To do a Pearson’s r, the following assumptions must be met
- Each variable must be continuous
- Both variables must be normally distributed
- The two variables are assumed to have a linear relationship
- The observations are paired observations
- There are no significant outliers
Spearman’s Correlation or Spearman’s p (pronounced rho) or Rs
This is a nonparametric measure of rank correlation or correlation between the ranking or ordering of two variables. It explores how well the relationship between two variables can be described using a monotonic function. The variables can be continuous or Ordinal and the relationship is assessed based on the ranked values for each variable rather than the raw data.

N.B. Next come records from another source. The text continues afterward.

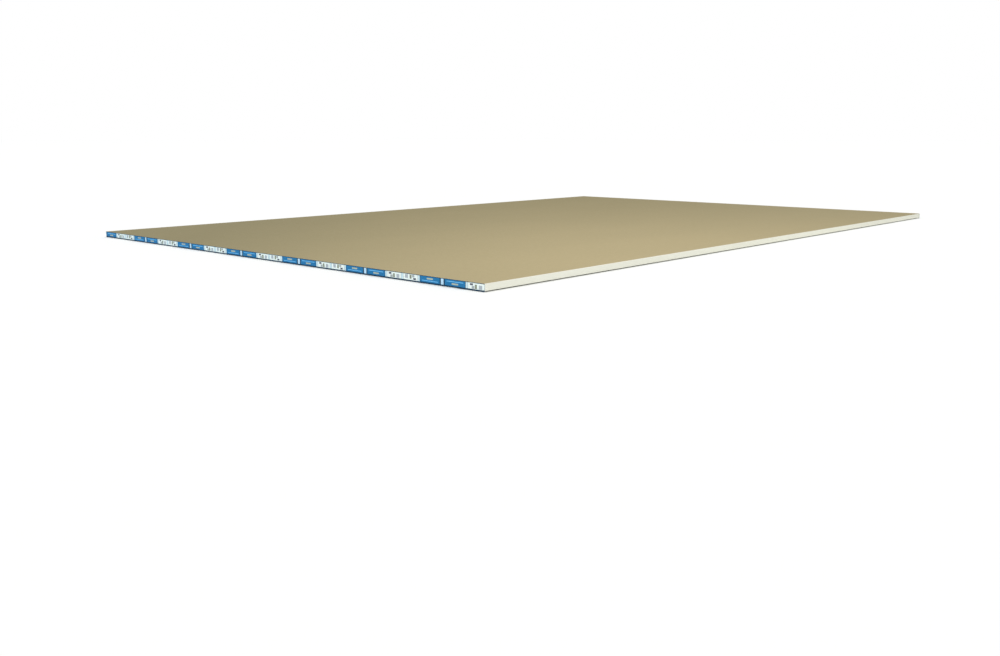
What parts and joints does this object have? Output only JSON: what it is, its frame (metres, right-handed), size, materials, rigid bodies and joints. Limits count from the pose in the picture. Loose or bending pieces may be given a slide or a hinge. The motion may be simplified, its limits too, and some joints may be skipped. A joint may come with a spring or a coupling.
{
  "type": "drywall sheet",
  "caption": "Flat gypsum board with a tan kraft back, an ivory face paper wrapped round its tapered long edges, and a strip of printed tape across each cut end.",
  "frame": {"origin": "centre of the face side, on the floor that the sheet lies on", "axes": "+X across the width, from long edge to long edge; +Y along the length, from taped end to taped end; +Z out of the tan back"},
  "size_m": [1.2, 1.8004, 0.013],
  "materials": {
    "face_paper": "smooth matt ivory face paper, folded round the long edges, over the gypsum core",
    "back_paper": "matt recycled kraft, tan, with fine fibres and a faint mottle",
    "end_tape": "smooth coated paper tape in blue, with plain white panels and small plain colour blocks"
  },
  "bodies": {
    "root": {"board": "face_paper", "back_paper": "back_paper", "end_tape_front": "end_tape", "end_tape_rear": "end_tape"}
  },
  "joints": []
}
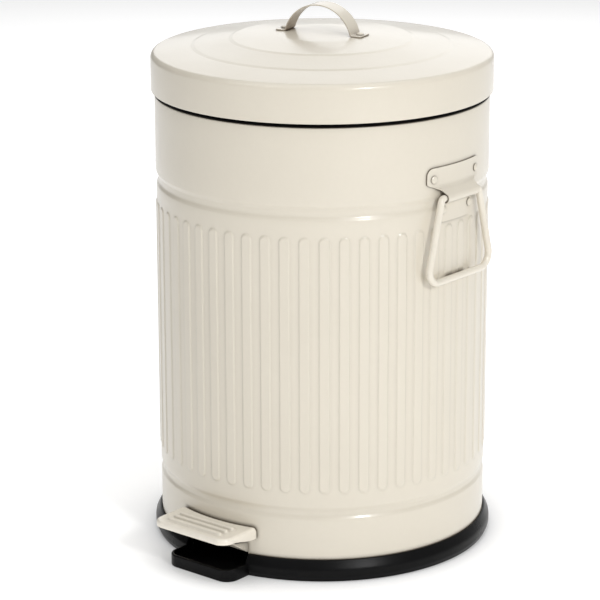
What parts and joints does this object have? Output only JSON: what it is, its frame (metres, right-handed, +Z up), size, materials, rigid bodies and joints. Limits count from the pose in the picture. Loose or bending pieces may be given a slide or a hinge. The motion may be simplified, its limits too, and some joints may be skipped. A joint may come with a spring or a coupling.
{
  "type": "step-on waste bin",
  "caption": "Round ribbed steel pedal bin with a domed hinged lid, strap lid handle, hanging side bails, inner bucket, moulded base and a rod linkage from foot pedal to lid.",
  "frame": {"origin": "on the body's upright axis, at floor level under the base", "axes": "+Z up, pedal towards -Y, lid hinge towards +Y, side bails towards +X and -X"},
  "size_m": [0.3102, 0.3383, 0.4762],
  "materials": {
    "cream_enamel": "satin cream enamel on pressed sheet steel",
    "cream_wire": "satin cream enamel on steel wire",
    "black_moulding": "black moulded plastic, low sheen",
    "bucket_grey": "dark grey moulded plastic",
    "zinc_plate": "zinc-plated steel"
  },
  "bodies": {
    "root": {"body_shell": "cream_enamel", "base_pan": "black_moulding", "rim_ring": "black_moulding", "inner_bucket": "bucket_grey", "bucket_bail": "zinc_plate", "hinge_bracket": "cream_enamel", "hinge_pin": "zinc_plate", "pedal_pivot_pin": "zinc_plate", "hinge_rivet_1": "cream_enamel", "hinge_rivet_2": "cream_enamel", "handle_bracket_right": "cream_enamel", "handle_bracket_left": "cream_enamel", "handle_rivet_right_1": "cream_enamel", "handle_rivet_right_2": "cream_enamel", "handle_rivet_right_3": "cream_enamel", "handle_rivet_right_4": "cream_enamel", "handle_rivet_left_1": "cream_enamel", "handle_rivet_left_2": "cream_enamel", "handle_rivet_left_3": "cream_enamel", "handle_rivet_left_4": "cream_enamel"},
    "lid": {"lid_shell": "cream_enamel", "lid_arm": "zinc_plate", "lid_strap": "cream_enamel", "strap_rivet_1": "cream_enamel", "strap_rivet_2": "cream_enamel", "rod_clip": "zinc_plate"},
    "rod": {"push_rod": "zinc_plate"},
    "pedal": {"pedal_lever": "cream_enamel", "pedal_pad": "cream_enamel"},
    "bail_right": {"handle_bail_right": "cream_wire"},
    "bail_left": {"handle_bail_left": "cream_wire"}
  },
  "joints": [
    {"name": "lid_hinge", "type": "hinge", "parent": "root", "child": "lid", "pos_m": [0, 0.1508, 0.396], "axis": [-1, 0, 0], "range_deg": [0, 80]},
    {"name": "pedal_pivot", "type": "hinge", "parent": "root", "child": "pedal", "pos_m": [0, -0.02, 0.0155], "axis": [1, 0, 0], "range_deg": [0, 6.5]},
    {"name": "rod_hook", "type": "hinge", "parent": "lid", "child": "rod", "pos_m": [0, 0.14051, 0.38737], "axis": [-1, 0, 0], "range_deg": [-80, 0]},
    {"name": "bail_swing_right", "type": "hinge", "parent": "root", "child": "bail_right", "pos_m": [0.1507, 0, 0.331], "axis": [0, -1, 0], "range_deg": [0, 170]},
    {"name": "bail_swing_left", "type": "hinge", "parent": "root", "child": "bail_left", "pos_m": [-0.1507, 0, 0.331], "axis": [0, 1, 0], "range_deg": [0, 170]}
  ],
  "couplings": [
    {"joint": "pedal_pivot", "follows": "lid_hinge", "ratio": 0.08125},
    {"joint": "rod_hook", "follows": "lid_hinge", "ratio": -1}
  ]
}
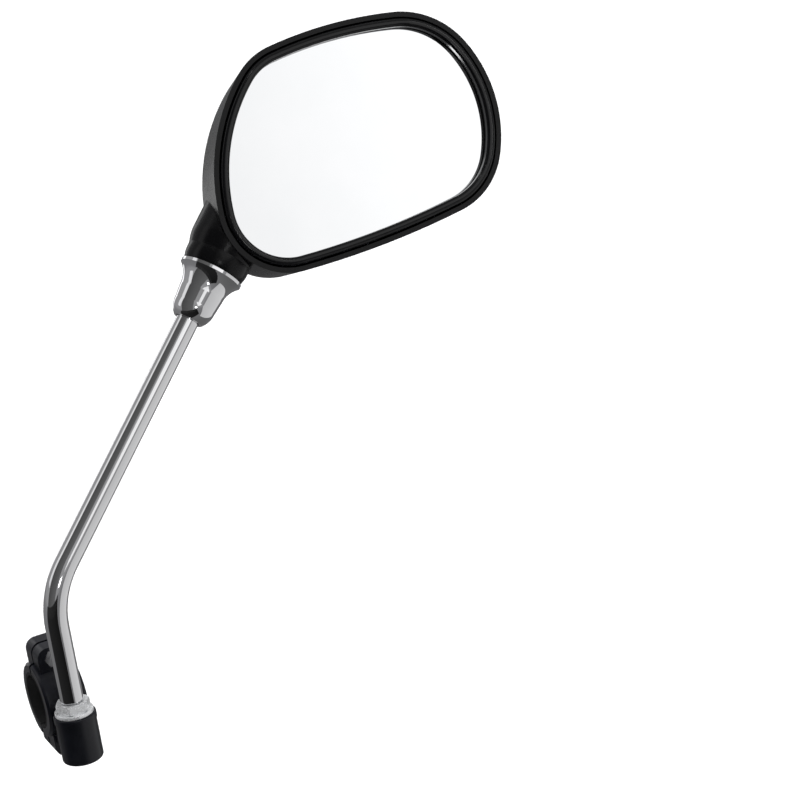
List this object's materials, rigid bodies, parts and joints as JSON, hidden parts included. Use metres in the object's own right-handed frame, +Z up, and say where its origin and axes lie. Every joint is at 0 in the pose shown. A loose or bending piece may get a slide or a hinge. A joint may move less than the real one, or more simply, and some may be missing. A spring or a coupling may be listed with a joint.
{
  "type": "bicycle handlebar mirror",
  "caption": "Handlebar mirror: black drafted head with convex glass and rear reflector, ball joint in a chrome bell, bent chrome stem, lock nut and bar clamp.",
  "frame": {"origin": "centre of the handlebar clamp's bore", "axes": "+X along the handlebar, outward; +Z up; the rider is at -Y and looks along +Y"},
  "size_m": [0.2473, 0.0649, 0.2798],
  "materials": {
    "shell_plastic": "satin black, fine spark texture",
    "bezel_plastic": "gloss black",
    "seal_rubber": "matt black",
    "mirror": "silvered, mirror bright",
    "pad_foam": "closed-cell foam, matt",
    "inner_plastic": "matt dark grey",
    "steel_screw": "zinc plated",
    "reflector_clear": "clear moulded prisms, gloss",
    "reflector_tray": "metallised, bright",
    "nylon": "natural white nylon",
    "spring_steel": "bright drawn wire",
    "chrome": "polished chrome plate",
    "ball_steel": "ground and oiled",
    "bright_zinc": "bright zinc plate",
    "clamp_plastic": "satin blue-black glass-filled nylon",
    "liner_rubber": "matt black",
    "brass": "machined"
  },
  "bodies": {
    "handlebar_clamp": {"clamp_body": "clamp_plastic", "clamp_cap": "clamp_plastic", "liner_front": "liner_rubber", "liner_rear": "liner_rubber", "clamp_screws": "steel_screw", "clamp_nuts": "steel_screw", "thread_insert": "brass", "washer": "bright_zinc"},
    "lock_nut": {"lock_nut": "bright_zinc"},
    "stem": {"stem_tube": "chrome", "threaded_stud": "ball_steel", "ball_stud": "ball_steel"},
    "bell": {"chrome_bell": "chrome", "bell_bush": "nylon"},
    "ball_seat": {"lower_ball_seat": "nylon"},
    "mirror_head": {"rear_shell": "shell_plastic", "front_bezel": "bezel_plastic", "glass_gasket": "seal_rubber", "mirror_glass": "mirror", "adhesive_pad": "pad_foam", "backing_plate": "inner_plastic", "backing_screws": "steel_screw", "reflector_lens": "reflector_clear", "reflector_tray": "reflector_tray", "upper_ball_cup": "nylon", "joint_spring": "spring_steel", "spring_retainer": "inner_plastic", "retainer_screw": "steel_screw"}
  },
  "joints": [
    {"name": "stem_swivel", "type": "hinge", "parent": "handlebar_clamp", "child": "stem", "pos_m": [0, -0.024, 0], "axis": [0, 0, 1], "range_deg": [-180, 180]},
    {"name": "nut_turn", "type": "hinge", "parent": "stem", "child": "lock_nut", "pos_m": [0, -0.024, 0.0036], "axis": [0, 0, 1], "range_deg": [-180, 180]},
    {"name": "head_spin", "type": "hinge", "parent": "stem", "child": "bell", "pos_m": [0.10639, 0.00391, 0.16632], "axis": [0.6768, 0.1775, 0.7145], "continuous": true},
    {"name": "head_tilt", "type": "hinge", "parent": "bell", "child": "ball_seat", "pos_m": [0.10639, 0.00391, 0.16632], "axis": [0.6911, 0.1813, -0.6997], "range_deg": [-18, 18]},
    {"name": "head_turn", "type": "hinge", "parent": "ball_seat", "child": "mirror_head", "pos_m": [0.10639, 0.00391, 0.16632], "axis": [-0.2538, 0.9673, 0], "range_deg": [-18, 18]}
  ]
}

What is a monotonic relationship?
- As the value of one variable increases, the value of the other variable increases
- As the value of one variable increases, the other variable value decreases
However, not exactly at a constant rate whereas in a linear relationship the rate of increase/decrease is constant.
The Spearman P can thus be used both for a linear and a non-linear relationship.
The Spearman P can be used with data that is normally distributed and with data that is not normally distributed
The Spearman P works with rank-ordered variables and not with raw data values and hence it measures the strength and direction of the monotonic relationship between the two ranked or ordered variables
The Spearman P is less affected by outliers and hence can be used even in the presence of outlier values
Assumptions for Spearman’s P
- The two variables must be measured on an ordinal, interval or ratio scale
- The variables represent paired observations
- There is a monotonic relationship between the variables (can be checked using a scatterplot)
Caution in interpreting P values around R values
- Even when the relationship is weak (r=0.3 or 0.4 for example), the corresponding p value may be significant if the sample size is reasonably large and maybe misinterpreted as showing a significant relationship.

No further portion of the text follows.